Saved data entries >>
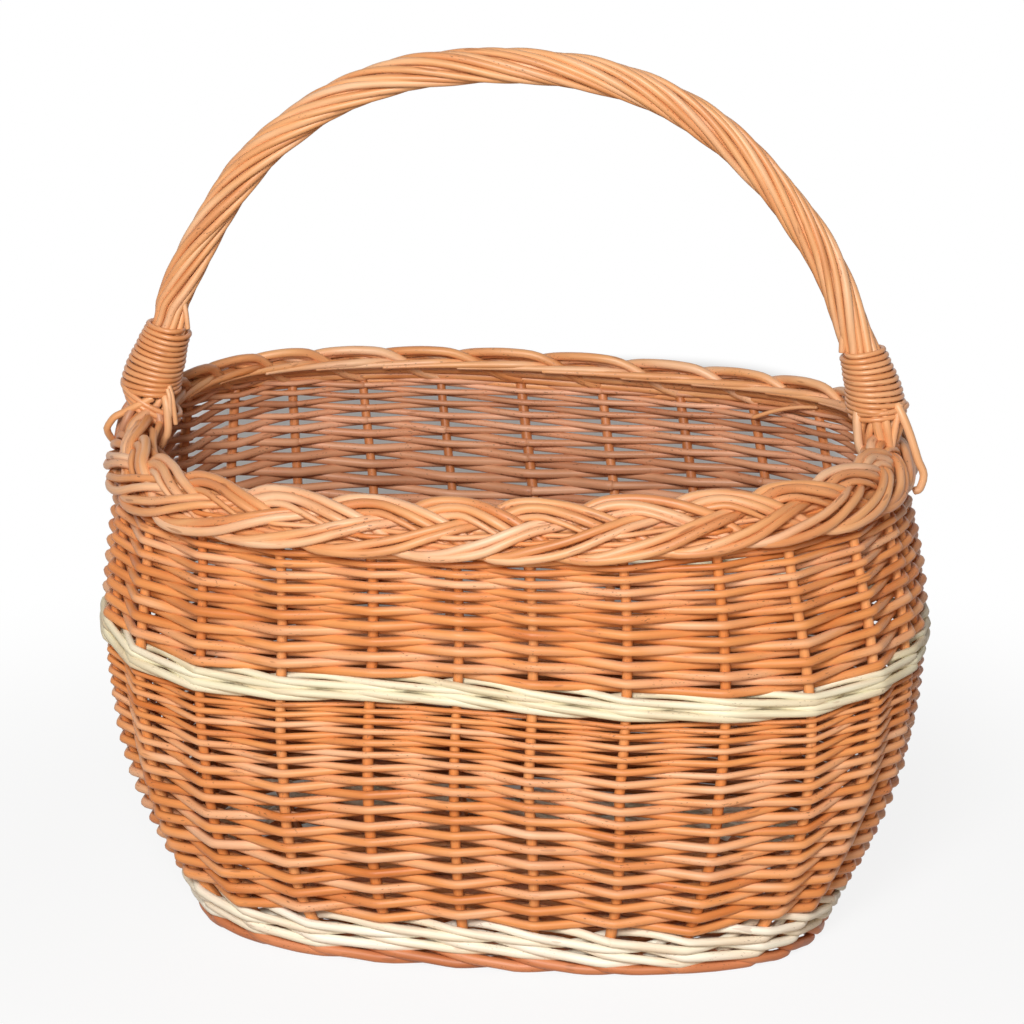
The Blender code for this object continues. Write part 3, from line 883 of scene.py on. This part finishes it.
def on_border(line):
    """World points for places along the rim, across the border and in its layers."""
    share = stake_share(line[:, 0], RIM_HEIGHT)
    column = (share % 1.0) * ROUND_POINTS
    low = np.floor(column).astype(int) % ROUND_POINTS
    part = (column - np.floor(column))[:, None]
    flat = border_middle[low] * (1 - part) + border_middle[low + 1] * part
    along = unit(border_middle[(low + 2) % ROUND_POINTS] - border_middle[low - 1])
    outward, up = columns(along[:, 1], -along[:, 0], 0.0), np.array(UP)
    across = outward * math.cos(BORDER_TILT) - up * math.sin(BORDER_TILT)
    facing = outward * math.sin(BORDER_TILT) + up * math.cos(BORDER_TILT)
    layer = BORDER_LAYER * line[:, 2] + BORDER_BOW * (0.5 - line[:, 1] ** 2)
    middle = columns(flat[:, 0], flat[:, 1], BORDER_HEIGHT)
    points = middle + across * (BORDER_HALF * line[:, 1])[:, None] + facing * layer[:, None]
    return settle(points, share), facing


print("border outline:", border_middle.shape)

# %% [markdown]
# Each stake gives two strokes to the plait, which are the same all round but for a little chance.
# A row of numbers says how far along the rim a stroke is, in stakes, how far across the border,
# from -1 at its inner edge to 1 at its outer one, and in which layer. Four hidden rods run round
# below the plait and close it to the light.

# %% Border
BORDER_RADIUS = 0.0023
SWAY = 0.03
HIDDEN_RODS = ((-0.55, -1.5), (-0.12, -1.9), (0.32, -1.9), (0.72, -1.6))
HIDDEN_RADIUS = 0.0024
UPPER_STROKE = (
    (-1.00, 0.40, -1.9), (-0.82, 0.05, -2.2), (-0.62, -0.48, -1.7), (-0.45, -0.80, -0.5),
    (-0.27, -1.02, 0.5), (0.0, -1.07, 0.9), (0.32, -0.91, 1.0), (0.62, -0.55, 1.0), (0.86, -0.24, 0.3),
    (1.08, 0.12, -0.9), (1.28, 0.60, -1.0), (1.45, 0.98, -0.6), (1.68, 1.15, 0.2), (2.0, 1.16, 0.7),
    (2.4, 0.96, 1.0), (2.8, 0.48, 1.1), (3.07, 0.14, 0.8), (3.32, -0.18, -0.5), (3.6, -0.58, -1.3),
    (3.9, -0.92, -1.8), (4.3, -0.95, -2.2), (4.9, -0.92, -2.6), (5.7, -0.88, -3.1))
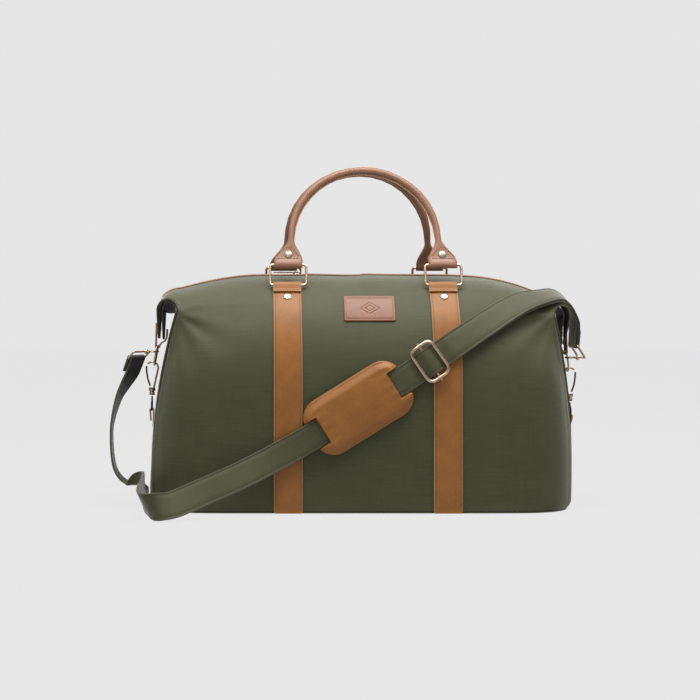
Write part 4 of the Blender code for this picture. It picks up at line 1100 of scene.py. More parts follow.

EXERCISE >> Quote the whole listing above, leaving nothing out.

COMPLETE OUTPUT >>
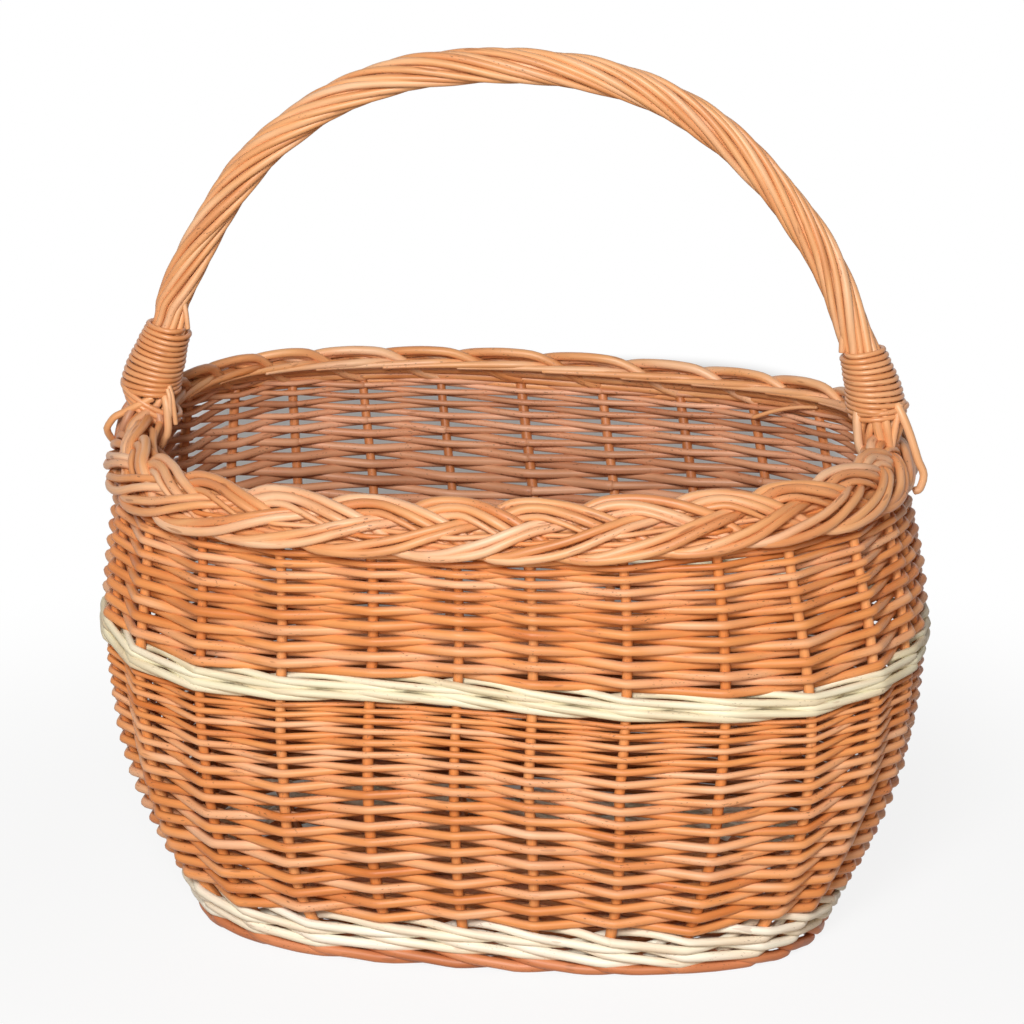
The Blender code for this object continues. Write part 3, from line 883 of scene.py on. This part finishes it.
def on_border(line):
    """World points for places along the rim, across the border and in its layers."""
    share = stake_share(line[:, 0], RIM_HEIGHT)
    column = (share % 1.0) * ROUND_POINTS
    low = np.floor(column).astype(int) % ROUND_POINTS
    part = (column - np.floor(column))[:, None]
    flat = border_middle[low] * (1 - part) + border_middle[low + 1] * part
    along = unit(border_middle[(low + 2) % ROUND_POINTS] - border_middle[low - 1])
    outward, up = columns(along[:, 1], -along[:, 0], 0.0), np.array(UP)
    across = outward * math.cos(BORDER_TILT) - up * math.sin(BORDER_TILT)
    facing = outward * math.sin(BORDER_TILT) + up * math.cos(BORDER_TILT)
    layer = BORDER_LAYER * line[:, 2] + BORDER_BOW * (0.5 - line[:, 1] ** 2)
    middle = columns(flat[:, 0], flat[:, 1], BORDER_HEIGHT)
    points = middle + across * (BORDER_HALF * line[:, 1])[:, None] + facing * layer[:, None]
    return settle(points, share), facing


print("border outline:", border_middle.shape)

# %% [markdown]
# Each stake gives two strokes to the plait, which are the same all round but for a little chance.
# A row of numbers says how far along the rim a stroke is, in stakes, how far across the border,
# from -1 at its inner edge to 1 at its outer one, and in which layer. Four hidden rods run round
# below the plait and close it to the light.

# %% Border
BORDER_RADIUS = 0.0023
SWAY = 0.03
HIDDEN_RODS = ((-0.55, -1.5), (-0.12, -1.9), (0.32, -1.9), (0.72, -1.6))
HIDDEN_RADIUS = 0.0024
UPPER_STROKE = (
    (-1.00, 0.40, -1.9), (-0.82, 0.05, -2.2), (-0.62, -0.48, -1.7), (-0.45, -0.80, -0.5),
    (-0.27, -1.02, 0.5), (0.0, -1.07, 0.9), (0.32, -0.91, 1.0), (0.62, -0.55, 1.0), (0.86, -0.24, 0.3),
    (1.08, 0.12, -0.9), (1.28, 0.60, -1.0), (1.45, 0.98, -0.6), (1.68, 1.15, 0.2), (2.0, 1.16, 0.7),
    (2.4, 0.96, 1.0), (2.8, 0.48, 1.1), (3.07, 0.14, 0.8), (3.32, -0.18, -0.5), (3.6, -0.58, -1.3),
    (3.9, -0.92, -1.8), (4.3, -0.95, -2.2), (4.9, -0.92, -2.6), (5.7, -0.88, -3.1))
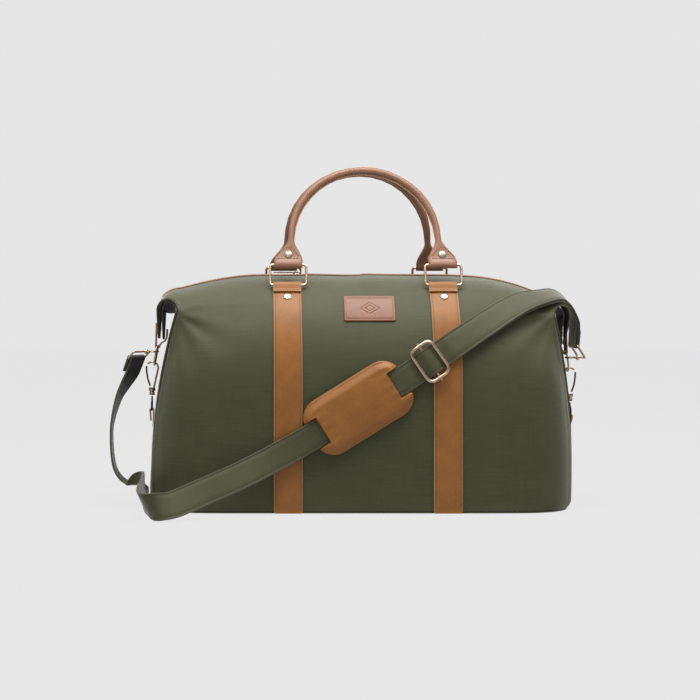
Write part 4 of the Blender code for this picture. It picks up at line 1100 of scene.py. More parts follow.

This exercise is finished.